SET EXERCISE: All lines holding the string "object" are to be shown.

SUPPLIED MATERIAL:
-.-.-

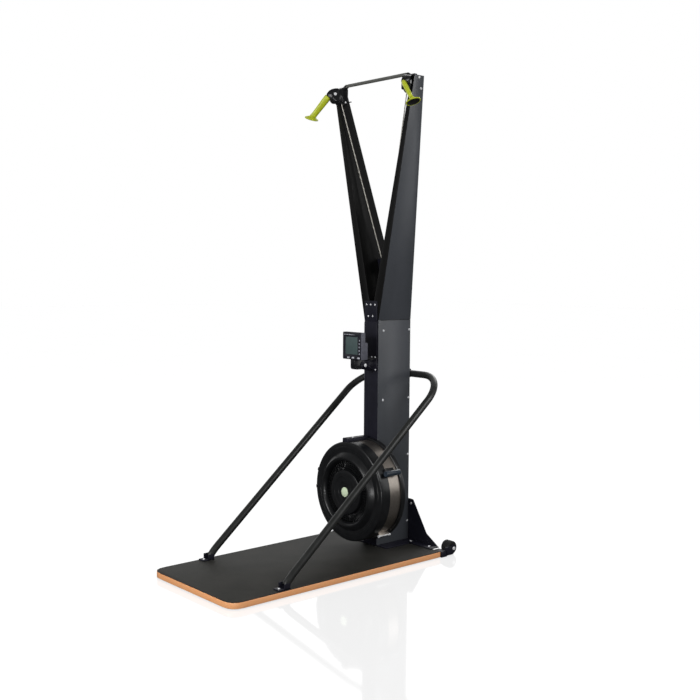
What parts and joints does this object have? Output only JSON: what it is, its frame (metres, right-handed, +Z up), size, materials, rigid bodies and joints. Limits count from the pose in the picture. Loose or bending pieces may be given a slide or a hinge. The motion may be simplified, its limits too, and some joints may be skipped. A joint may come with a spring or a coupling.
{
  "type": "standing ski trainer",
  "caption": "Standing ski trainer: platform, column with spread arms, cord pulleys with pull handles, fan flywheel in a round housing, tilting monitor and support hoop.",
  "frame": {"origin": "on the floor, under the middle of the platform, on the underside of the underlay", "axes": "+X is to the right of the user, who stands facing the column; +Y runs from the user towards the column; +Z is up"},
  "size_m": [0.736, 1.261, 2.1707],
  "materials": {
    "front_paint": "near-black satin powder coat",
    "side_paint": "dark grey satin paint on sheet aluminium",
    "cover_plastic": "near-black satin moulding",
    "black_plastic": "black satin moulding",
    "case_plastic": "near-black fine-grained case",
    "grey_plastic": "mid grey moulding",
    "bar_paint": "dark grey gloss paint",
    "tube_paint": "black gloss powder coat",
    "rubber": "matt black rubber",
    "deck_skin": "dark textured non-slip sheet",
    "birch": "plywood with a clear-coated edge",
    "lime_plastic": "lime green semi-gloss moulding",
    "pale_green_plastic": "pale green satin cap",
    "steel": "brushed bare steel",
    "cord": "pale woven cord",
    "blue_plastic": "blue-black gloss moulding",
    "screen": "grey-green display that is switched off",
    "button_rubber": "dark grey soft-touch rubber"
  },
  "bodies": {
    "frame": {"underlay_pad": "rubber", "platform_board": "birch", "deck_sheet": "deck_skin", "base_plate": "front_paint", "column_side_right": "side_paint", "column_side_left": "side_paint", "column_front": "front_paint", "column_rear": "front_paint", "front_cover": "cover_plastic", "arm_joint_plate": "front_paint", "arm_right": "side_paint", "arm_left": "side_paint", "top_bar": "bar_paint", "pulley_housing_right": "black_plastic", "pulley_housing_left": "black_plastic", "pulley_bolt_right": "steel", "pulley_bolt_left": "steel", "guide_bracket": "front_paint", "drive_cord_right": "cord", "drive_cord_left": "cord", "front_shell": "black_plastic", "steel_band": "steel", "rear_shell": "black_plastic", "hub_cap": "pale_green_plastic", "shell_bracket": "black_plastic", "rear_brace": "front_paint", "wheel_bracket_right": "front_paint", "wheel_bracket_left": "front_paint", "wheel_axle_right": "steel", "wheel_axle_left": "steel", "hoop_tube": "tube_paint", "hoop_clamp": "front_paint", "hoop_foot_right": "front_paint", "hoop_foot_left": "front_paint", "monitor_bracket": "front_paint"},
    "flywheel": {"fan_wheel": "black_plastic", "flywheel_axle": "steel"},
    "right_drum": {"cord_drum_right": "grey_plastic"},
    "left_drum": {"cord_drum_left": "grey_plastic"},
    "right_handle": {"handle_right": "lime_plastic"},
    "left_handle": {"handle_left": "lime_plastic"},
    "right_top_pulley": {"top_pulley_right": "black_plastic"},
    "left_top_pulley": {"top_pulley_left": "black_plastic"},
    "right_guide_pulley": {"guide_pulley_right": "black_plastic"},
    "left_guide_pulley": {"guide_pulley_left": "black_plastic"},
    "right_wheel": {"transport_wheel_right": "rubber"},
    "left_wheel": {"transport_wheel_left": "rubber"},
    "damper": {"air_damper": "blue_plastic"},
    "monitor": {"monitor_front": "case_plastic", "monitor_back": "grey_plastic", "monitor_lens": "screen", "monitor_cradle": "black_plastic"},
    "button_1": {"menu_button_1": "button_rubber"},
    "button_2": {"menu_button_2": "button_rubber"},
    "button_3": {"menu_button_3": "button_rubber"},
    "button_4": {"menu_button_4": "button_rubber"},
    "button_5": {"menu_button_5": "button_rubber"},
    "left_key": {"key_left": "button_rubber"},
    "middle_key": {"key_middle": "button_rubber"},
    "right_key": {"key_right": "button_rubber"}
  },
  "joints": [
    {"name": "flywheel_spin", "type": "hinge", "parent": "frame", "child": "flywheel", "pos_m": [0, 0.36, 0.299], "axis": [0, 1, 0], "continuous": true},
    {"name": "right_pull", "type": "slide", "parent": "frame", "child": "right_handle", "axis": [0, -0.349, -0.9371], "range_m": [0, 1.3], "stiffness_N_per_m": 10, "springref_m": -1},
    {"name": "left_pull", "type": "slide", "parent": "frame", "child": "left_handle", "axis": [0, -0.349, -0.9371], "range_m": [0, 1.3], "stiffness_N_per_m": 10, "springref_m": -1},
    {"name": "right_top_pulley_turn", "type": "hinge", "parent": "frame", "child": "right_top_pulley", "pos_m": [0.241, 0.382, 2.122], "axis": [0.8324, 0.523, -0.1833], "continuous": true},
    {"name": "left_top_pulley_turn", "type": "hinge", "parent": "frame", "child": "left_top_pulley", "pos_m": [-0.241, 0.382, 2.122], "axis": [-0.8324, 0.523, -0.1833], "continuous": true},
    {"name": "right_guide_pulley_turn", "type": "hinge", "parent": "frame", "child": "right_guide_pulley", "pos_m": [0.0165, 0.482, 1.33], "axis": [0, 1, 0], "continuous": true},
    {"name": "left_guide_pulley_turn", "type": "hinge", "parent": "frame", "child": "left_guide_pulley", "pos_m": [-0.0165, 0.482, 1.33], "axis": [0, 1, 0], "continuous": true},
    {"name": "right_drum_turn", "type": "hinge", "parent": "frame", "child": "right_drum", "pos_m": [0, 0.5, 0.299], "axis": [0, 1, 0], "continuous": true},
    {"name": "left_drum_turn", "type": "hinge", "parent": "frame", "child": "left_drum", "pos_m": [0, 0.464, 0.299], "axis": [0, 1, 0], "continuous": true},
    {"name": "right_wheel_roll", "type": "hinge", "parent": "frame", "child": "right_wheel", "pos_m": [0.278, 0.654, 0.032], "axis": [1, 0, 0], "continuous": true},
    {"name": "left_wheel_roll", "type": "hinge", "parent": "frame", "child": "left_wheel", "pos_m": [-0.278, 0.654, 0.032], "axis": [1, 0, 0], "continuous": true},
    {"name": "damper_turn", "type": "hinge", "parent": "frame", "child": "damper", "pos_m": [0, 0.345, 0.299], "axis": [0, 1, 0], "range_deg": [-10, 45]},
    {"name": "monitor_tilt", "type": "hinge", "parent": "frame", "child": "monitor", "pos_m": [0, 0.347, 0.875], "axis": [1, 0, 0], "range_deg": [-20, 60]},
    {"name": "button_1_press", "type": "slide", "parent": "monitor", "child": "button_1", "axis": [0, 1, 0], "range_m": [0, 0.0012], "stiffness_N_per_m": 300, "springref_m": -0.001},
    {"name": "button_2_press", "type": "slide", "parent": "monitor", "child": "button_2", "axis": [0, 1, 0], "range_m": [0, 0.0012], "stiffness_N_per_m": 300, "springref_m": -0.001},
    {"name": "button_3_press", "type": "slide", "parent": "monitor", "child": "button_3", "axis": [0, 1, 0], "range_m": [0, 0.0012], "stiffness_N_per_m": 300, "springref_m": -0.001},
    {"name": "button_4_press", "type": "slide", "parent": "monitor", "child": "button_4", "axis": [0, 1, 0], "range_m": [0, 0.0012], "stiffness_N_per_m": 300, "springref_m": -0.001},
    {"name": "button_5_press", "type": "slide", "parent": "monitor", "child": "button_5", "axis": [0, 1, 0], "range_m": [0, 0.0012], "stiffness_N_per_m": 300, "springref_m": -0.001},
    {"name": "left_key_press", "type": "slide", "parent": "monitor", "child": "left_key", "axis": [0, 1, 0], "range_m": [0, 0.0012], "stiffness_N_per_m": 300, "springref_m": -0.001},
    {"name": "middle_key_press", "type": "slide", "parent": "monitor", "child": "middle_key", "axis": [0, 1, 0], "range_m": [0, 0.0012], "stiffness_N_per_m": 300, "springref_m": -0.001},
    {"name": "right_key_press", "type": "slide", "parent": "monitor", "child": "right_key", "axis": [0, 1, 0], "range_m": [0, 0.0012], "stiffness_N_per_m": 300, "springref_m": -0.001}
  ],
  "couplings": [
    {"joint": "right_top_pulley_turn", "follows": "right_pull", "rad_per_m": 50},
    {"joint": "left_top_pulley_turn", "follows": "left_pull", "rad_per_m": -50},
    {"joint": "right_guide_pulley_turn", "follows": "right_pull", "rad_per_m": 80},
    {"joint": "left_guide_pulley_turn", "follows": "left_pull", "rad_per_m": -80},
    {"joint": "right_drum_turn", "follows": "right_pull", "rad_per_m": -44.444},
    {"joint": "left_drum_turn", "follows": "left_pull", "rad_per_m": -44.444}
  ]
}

-.-.-

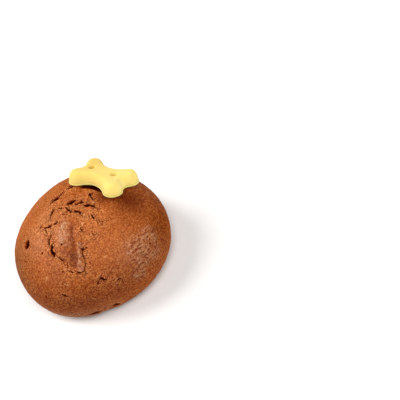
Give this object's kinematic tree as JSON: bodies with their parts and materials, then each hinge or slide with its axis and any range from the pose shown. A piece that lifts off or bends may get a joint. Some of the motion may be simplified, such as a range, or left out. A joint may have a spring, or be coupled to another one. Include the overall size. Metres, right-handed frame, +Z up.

-.-.-

SOLUTION TO THIS EXERCISE:
What parts and joints does this object have? Output only JSON: what it is, its frame (metres, right-handed, +Z up), size, materials, rigid bodies and joints. Limits count from the pose in the picture. Loose or bending pieces may be given a slide or a hinge. The motion may be simplified, its limits too, and some joints may be skipped. A joint may come with a spring or a coupling.
Give this object's kinematic tree as JSON: bodies with their parts and materials, then each hinge or slide with its axis and any range from the pose shown. A piece that lifts off or bends may get a joint. Some of the motion may be simplified, such as a range, or left out. A joint may have a spring, or be coupled to another one. Include the overall size. Metres, right-handed frame, +Z up.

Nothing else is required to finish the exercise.